During the Innocence Center podcast earlier this year, another legal expert on shaken baby syndrome, Katherine Bonaguidi of the San Diego County Public Defender’s Office, explained that the syndrome is characterized by subdural hematomas, retinal hemorrhaging and brain swelling. The condition was linked to abusive shaking as a result of data culled from monkey studies and human trauma studies based on circular reasoning and other flaws.

“The doctors were coming in and testifying unconditionally that these injuries were the result of abuse, and I really want to emphasize that word unconditionally, because they weren’t saying this could be the result of abuse or this probably was the result of abuse, or more likely than not, or in my experience, this is a result of abuse,” Bonaguidi said. “They were essentially saying there is no other explanation for these injuries besides abuse.”

The acceptance of the syndrome began to wane after the turn of the century, and in particular after a 2016 study conducted by the Swedish government, she said.

“They looked at all the metadata, they looked at all these other studies over the decades that had been done on the subject of shaken baby syndrome, shaken impact syndrome, abuse of head trauma, all these different names, and they looked at all these studies and they found that all of them, but for two, were deeply flawed and basically of low quality,” Bonaguidi said.

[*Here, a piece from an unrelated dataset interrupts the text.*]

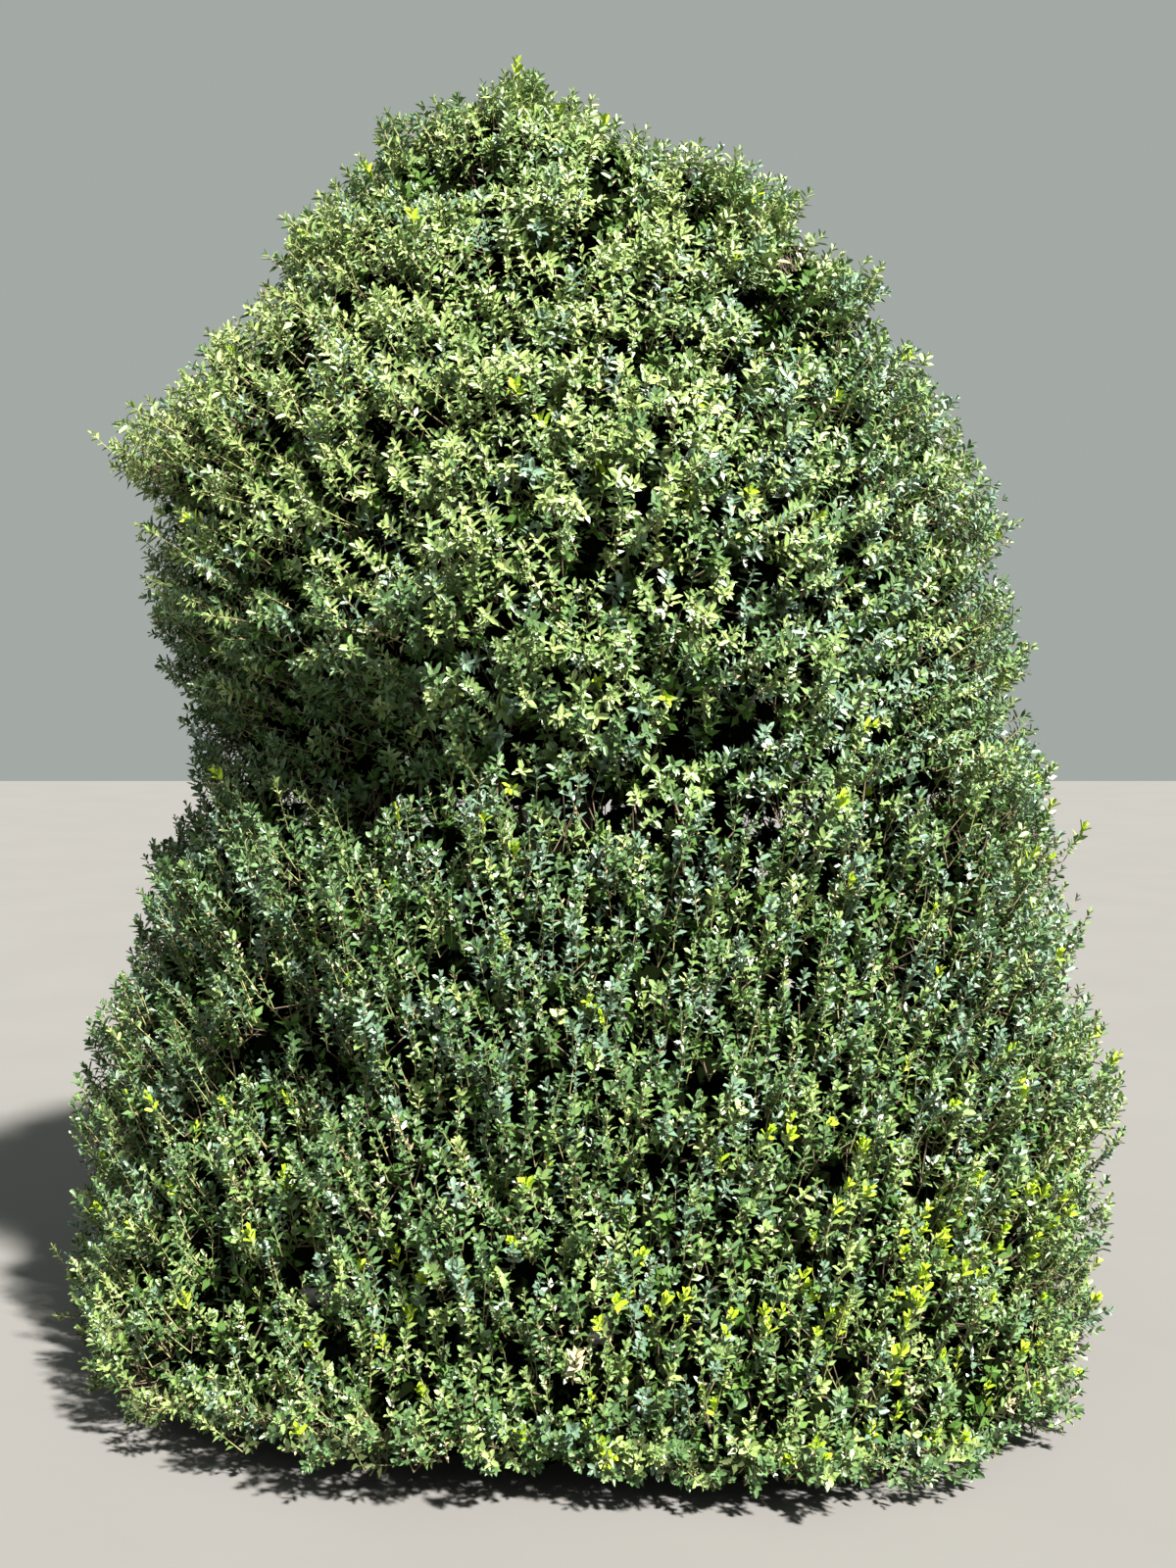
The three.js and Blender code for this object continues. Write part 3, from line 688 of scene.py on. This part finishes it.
def mesh_object(name, points, quads):
    """A smooth mesh from an array of points and an array of four-cornered faces."""
    mesh = bpy.data.meshes.new(name)
    mesh.vertices.add(len(points))
    mesh.vertices.foreach_set("co", np.asarray(points, dtype=np.float32).ravel())
    mesh.loops.add(quads.size)
    mesh.loops.foreach_set("vertex_index", quads.astype(np.int32).ravel())
    mesh.polygons.add(len(quads))
    mesh.polygons.foreach_set("loop_start", np.arange(0, quads.size, 4, dtype=np.int32))
    mesh.update(calc_edges=True)
    mesh.validate()
    mesh.shade_smooth()
    obj = bpy.data.objects.new(name, mesh)
    bpy.context.scene.collection.objects.link(obj)
    return obj


def leaf_object(name, leaves, outline):
    corners = leaf_corners(leaves, outline)
    first = np.arange(len(corners))[:, None, None] * corners.shape[1]
    quads = first + np.array(LEAF_FACES[len(outline)])
    return mesh_object(name, corners.reshape(-1, 3), quads.reshape(-1, 4))


def tube_object(name, paths, radii, sides):
    """Tapering twigs along paths, an array of paths by points by three."""
    steps = paths.shape[1]
    before = unit(np.diff(paths, axis=1) + SMALL_STEP)
    ways = np.concatenate([before[:, :1], before[:, 1:] + before[:, :-1], before[:, -1:]], axis=1)
    ways = unit(ways)
    guide = np.cross(ways[:, :1], UP + OFF_UP)
    side = unit(guide - np.sum(guide * ways, axis=-1, keepdims=True) * ways)
    other = np.cross(ways, side)
    turns = np.arange(sides) * TURN / sides
    ring = np.cos(turns)[:, None] * side[:, :, None] + np.sin(turns)[:, None] * other[:, :, None]
    radii = np.broadcast_to(np.asarray(radii), paths.shape[:2])
    points = paths[:, :, None] + ring * radii[:, :, None, None]
    first = (np.arange(len(paths)) * steps * sides)[:, None, None]
    row = (np.arange(steps - 1) * sides)[None, :, None]
    k = np.arange(sides)[None, None, :]
    after = (k + 1) % sides
    low = first + row
    high = low + sides
    quads = np.stack([low + k, low + after, high + after, high + k], axis=-1)
    return mesh_object(name, points.reshape(-1, 3), quads.reshape(-1, 4))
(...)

She stressed that she would never condone shaking or saying shaking is acceptable.

“What I’m saying is there’s no scientific data to show that shaking causes these injuries,” Bonaguidi said. “So a person would have to shake a child so hard to create the quantity, the amount of acceleration and deceleration necessary to cause these intracranial injuries that a neck injury would have to accompany that.”

Research in recent decades has shown that child “shortfalls” – such as falling off a lawn chair at a birthday party or a parent accidentally dropping a child at a parking lot – can in unusual instances cause the triad of injuries that were previously deemed evidence of shaken baby syndrome, she said.

So how many innocent people may now be sitting in prison as a result of convictions related to shaken baby syndrome?

“I have no idea what that number is,” Bonaguidi said. “I don’t have a good way to gauge it. I can only say, again, I shudder to think.”